By Gillian McKenzie
The Royal Environmental Health Institute for Scotland (REHIS) has called on the Scottish Government to ban the use of e-cigarettes in enclosed public places, saying there are “still serious questions to be answered on the long-term health implications of these devices”.
E-cigarettes work by delivering a release of nicotine to the user; most produce a smoke-like vapour and glow when the inhaler is activated. Their use has become more common since the ban on smoking in public places came into force in Scotland in March 2006.
Some of the major pub groups, including JD Wetherspoon and Greene King, have already banned the use of e-cigs in their outlets.
Donald MacLeod, whose Hold Fast Entertainment group operates Glasgow’s Garage, Cathouse and Tunnel nightclubs, said an outright ban on e-cigarettes in enclosed public places would impact on trade.
“It’s a disgrace; banning them would drive more people away from town and our pubs and clubs,” he told SLTN.
“I can’t believe they want to take away something that’s actually helping people stop smoking. It’s like saying ‘don’t use e-cigarettes just use tobacco because you’ll all be treated the same’.”
SLTA chief Paul Waterson said it should be up to operators to decide whether or not to ban e-cigarettes in their premises.
“There is no evidence I’m aware of to suggest they are harmful,” he said.
“It most certainly should be left up to the individual operator to decide.”
Emma Logan, co-founder of e-cigarette firm JAC Vapour, said: “Yet again a public health body’s ill-informed opinion has been quoted as fact. Contrary to reports that e-cigarettes could normalise smoking and encourage people to take it up, the most recent ASH report points to the opposite.”
As well as calling on the Scottish Government to ban the use of e-cigs in enclosed public places, the REHIS wants the sale of them to under 18s prohibited and a ban on e-cigarette advertising at Commonwealth Games venues.

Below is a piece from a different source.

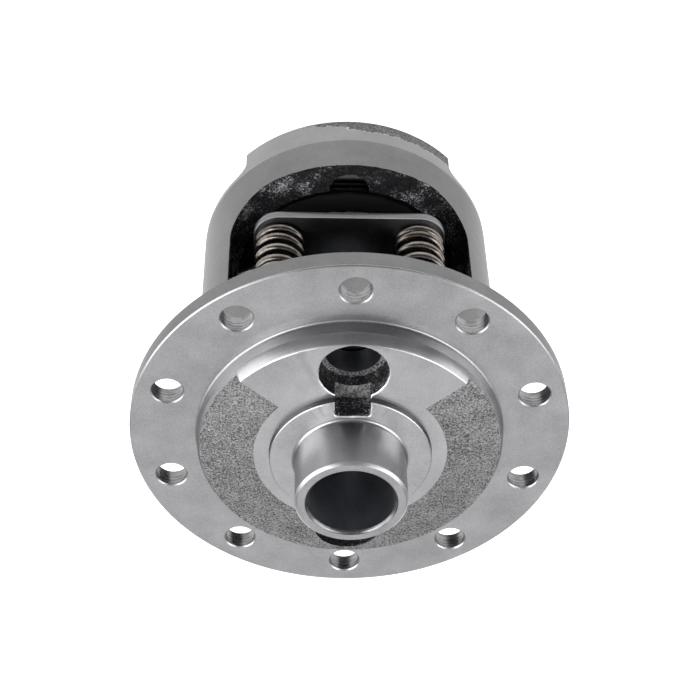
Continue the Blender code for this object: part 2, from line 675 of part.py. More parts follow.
def make_springs():
    """Coil springs: a round wire swept along a helix, with flat caps.

    Two opposite springs stand on their short closed end, the other two on their long one.
    """
    length = 2 * (SPRING_HALF_SPACE - GAP - SPRING_WIRE_RADIUS)
    mean_radius = SPRING_RADIUS - SPRING_WIRE_RADIUS
    steps = round(SPRING_TURNS * 12)
    sides = 5
    short = (SPRING_SHORT_START, SPRING_SHORT_CLOSED_TURNS, SPRING_LONG_CLOSED_TURNS)
    long = (SPRING_LONG_START, SPRING_LONG_CLOSED_TURNS, SPRING_SHORT_CLOSED_TURNS)
    places = ((1, 1, long), (-1, 1, short), (-1, -1, long), (1, -1, short))
    for number, (sign_x, sign_y, stance) in enumerate(places, start=1):
        centre = Vector((sign_x * SPRING_X, sign_y * SPRING_Y, PIN_HEIGHT))
        start, low_closed, high_closed = stance
        if sign_y < 0:
            start += math.pi
        builder = bmesh.new()
        previous = None
        for i in range(steps + 1):
            turn = SPRING_TURNS * i / steps
            angle = start - math.tau * turn
            outward = Vector((math.cos(angle), math.sin(angle), 0))
            middle = centre + outward * mean_radius
            middle.z += spring_height(turn, length, low_closed, high_closed) - length / 2
            section = []
            for k in range(sides):
                around = math.tau * k / sides
                offset = outward * math.cos(around) + Vector((0, 0, math.sin(around)))
                section.append(builder.verts.new(middle + offset * SPRING_WIRE_RADIUS))
            if previous:
                bridge(builder, previous, section)
            else:
                builder.faces.new(section)
            previous = section
        builder.faces.new(list(reversed(previous)))
        add_object(f"preload_spring_{number}", builder, ("spring_steel", SPRING_STEEL))


# ---- build --------------------------------------------------------------------------------
def main():
    for leftover in list(bpy.data.objects):
        bpy.data.objects.remove(leftover, do_unlink=True)
    make_case()
    make_side_gears()
    make_pinions()
    make_cross_pin()
    make_pinion_washers()
    make_lock_bolt()
    make_clutch_pack("flange_side", 1)
    make_clutch_pack("rear", -1)
    make_spring_plates()
    make_springs()


main()
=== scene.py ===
from math import acos, atan2, cos, hypot, pi, radians, sin, tan, tau

import bmesh
import bpy
from mathutils import Matrix, Vector, noise


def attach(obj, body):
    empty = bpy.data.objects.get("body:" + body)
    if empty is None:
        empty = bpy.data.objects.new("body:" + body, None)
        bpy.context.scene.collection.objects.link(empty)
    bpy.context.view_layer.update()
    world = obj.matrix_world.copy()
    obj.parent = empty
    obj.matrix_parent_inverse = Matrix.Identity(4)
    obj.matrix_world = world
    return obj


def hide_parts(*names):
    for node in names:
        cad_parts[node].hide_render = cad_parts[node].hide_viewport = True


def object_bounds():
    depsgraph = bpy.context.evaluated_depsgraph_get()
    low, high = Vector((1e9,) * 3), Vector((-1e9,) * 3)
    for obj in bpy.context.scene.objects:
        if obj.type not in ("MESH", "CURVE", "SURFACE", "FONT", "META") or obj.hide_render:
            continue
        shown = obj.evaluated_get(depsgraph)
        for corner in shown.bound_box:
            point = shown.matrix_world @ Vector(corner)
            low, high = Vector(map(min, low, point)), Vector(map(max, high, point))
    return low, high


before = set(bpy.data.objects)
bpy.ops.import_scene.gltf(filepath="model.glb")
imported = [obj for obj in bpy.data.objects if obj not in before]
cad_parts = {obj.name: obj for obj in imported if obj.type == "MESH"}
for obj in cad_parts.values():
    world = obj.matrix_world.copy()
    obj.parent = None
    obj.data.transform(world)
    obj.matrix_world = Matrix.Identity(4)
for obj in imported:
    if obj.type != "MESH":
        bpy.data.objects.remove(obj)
cad_low, cad_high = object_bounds()

# ---- sizes that repeat the CAD's, in metres ----
JOURNAL_RADIUS = 0.02064
JOURNAL_LENGTH = 0.0218
AXLE_BORE_RADIUS = 0.0159
SHOULDER_RADIUS = 0.0301
FLANGE_RADIUS = 0.0825
FLANGE_THICKNESS = 0.00775
BOLT_CIRCLE_RADIUS = 0.07106
BOLT_HOLE_RADIUS = 0.0058
BOLT_COUNT = 10
HUB_RADIUS = 0.0570
HUB_CAST_HEIGHT = 0.0070
HUB_PAD_HEIGHT = 0.0100
HUB_PAD_RADIUS = 0.0545
PAD_HALF_ANGLE = radians(48)
CAST_INNER_RADIUS = 0.0360
BODY_RADIUS = 0.0588
BODY_END_RADIUS = 0.0582
BODY_END_CHAMFER = 0.0003
BODY_TAPER_HEIGHT = 0.0141
BODY_LENGTH = 0.1220
PILOT_RADIUS = 0.0604
PILOT_LENGTH = 0.0105
CAVITY_RADIUS = 0.0465
CAVITY_HALF_HEIGHT = 0.0445
REAR_SHOULDER_STEP = 0.0030
FRONT_SHOULDER_STEP = 0.0029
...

“Recent research has shown that the use of e-cigarettes has rocketed over the past few years, however there are still serious questions to be answered on the long-term health implications of these devices,” said REHIS president Colin Wallace.
“Organisations like Scotrail, Starbucks and Wetherspoon pubs have already banned their use and we would like to see that being adopted in every public place.”